Let us all know how things pan out for you.

Hello?? Surely you’re qualified for more than 10 jobs! I mean, McDonald’s is always hiring. Better yet, register with a temp agency. I’m guessing you are at least qualified to answer a phone if you’re computer literate. It might not be the greatest job, but at least it will keep in you beans and rice until you can find one in your field (i.e. - one of those 10 jobs you’re qualified for).

Ok, enough smarmy talk. First of all, you need some antidepressants. Obviously. Second of all, living with your mother (while marginally better than death) is certainly better than living out of a box under the nearest bridge. (plus, you might be able to take your cat).

When I graduated from college, I didn’t even HAVE $200 or money coming from a deposit on a house. I moved with all of my belongings (which fit in 5 suitcases) to a new town, new state, with no family and one friend, whom I crashed with for 2 months while fretting over not working yet. (He told me to enjoy the summer as it was likely the LAST summer vacation I would have.

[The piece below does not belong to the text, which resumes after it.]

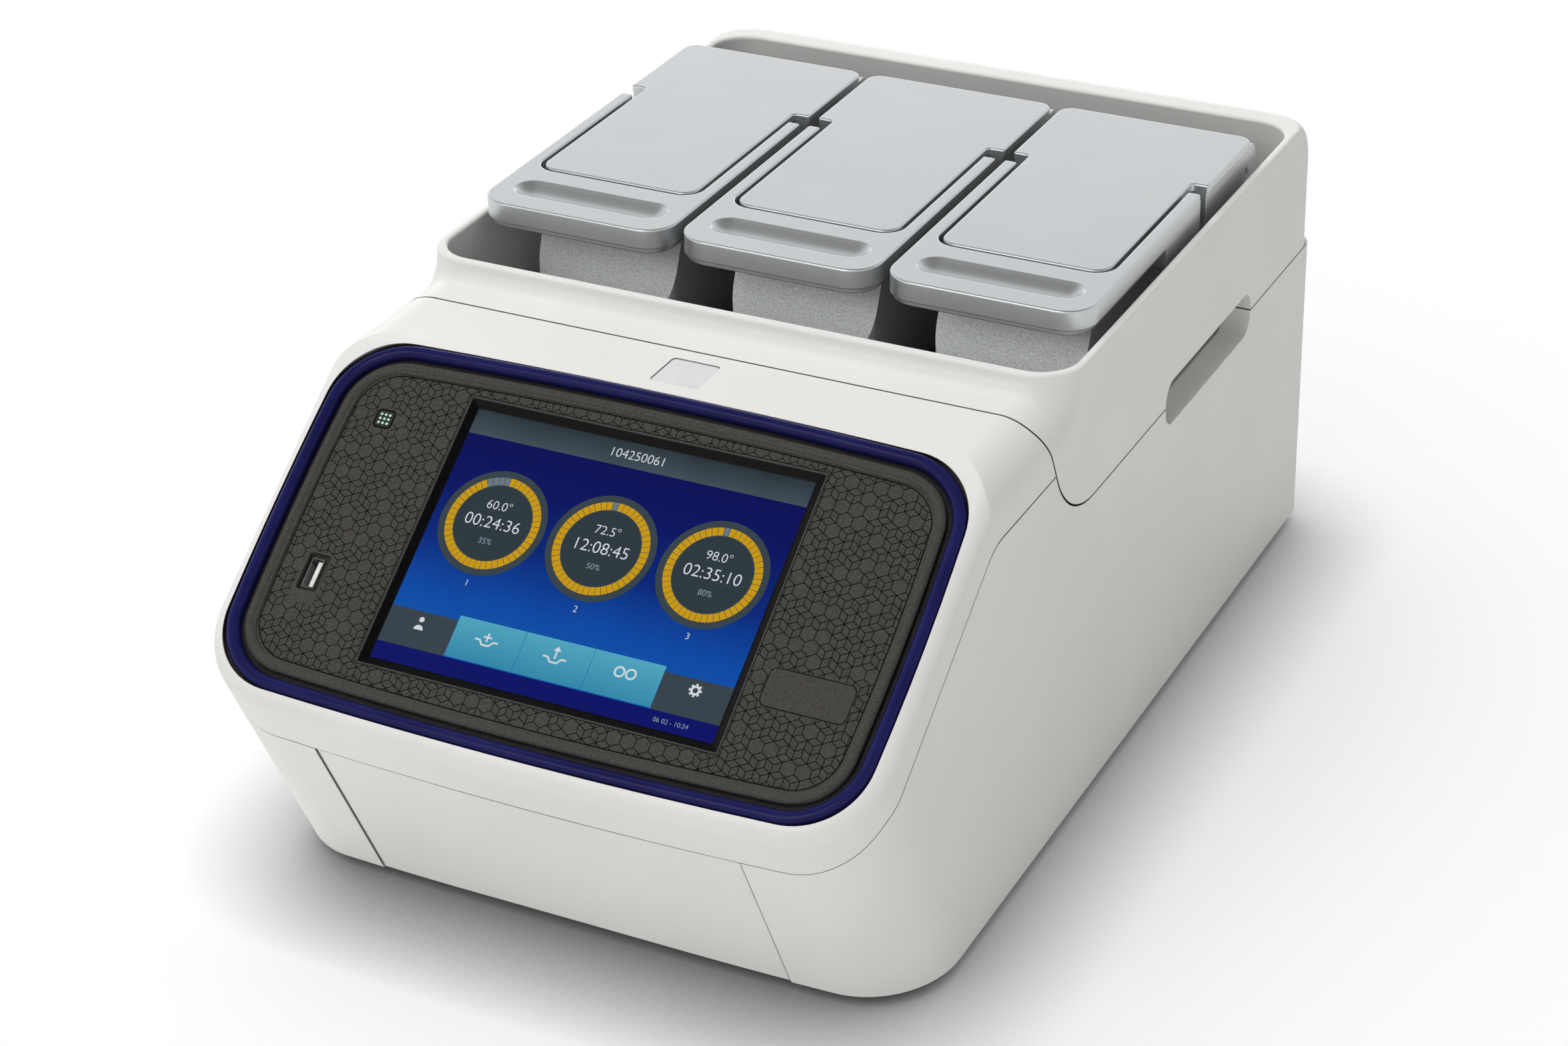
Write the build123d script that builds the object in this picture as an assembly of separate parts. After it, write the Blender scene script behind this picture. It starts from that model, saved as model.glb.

Very good point, by the way.) My first job, as a college graduate mind you, was for $4.82 an hour. I got an apartment close to the job because I didn’t have a car and had to walk to work.

The point is, your life is not as bad as it seems. All it takes is a little get up and go. So get up off your whiny butt and do something about it!! You think some employer is going to hunt you down, knock on your door and offer you a six figure salary with all the perks? Every college graduate has to start out in the working world as, go figure, a new college graduate! Its like being a freshman all over again, except this time you get paid.

Good luck. I think you might need it.

(by the way, I heard the Coast Guard is hiring like crazy. Of course, you probably wouldn’t be able to take the cat.)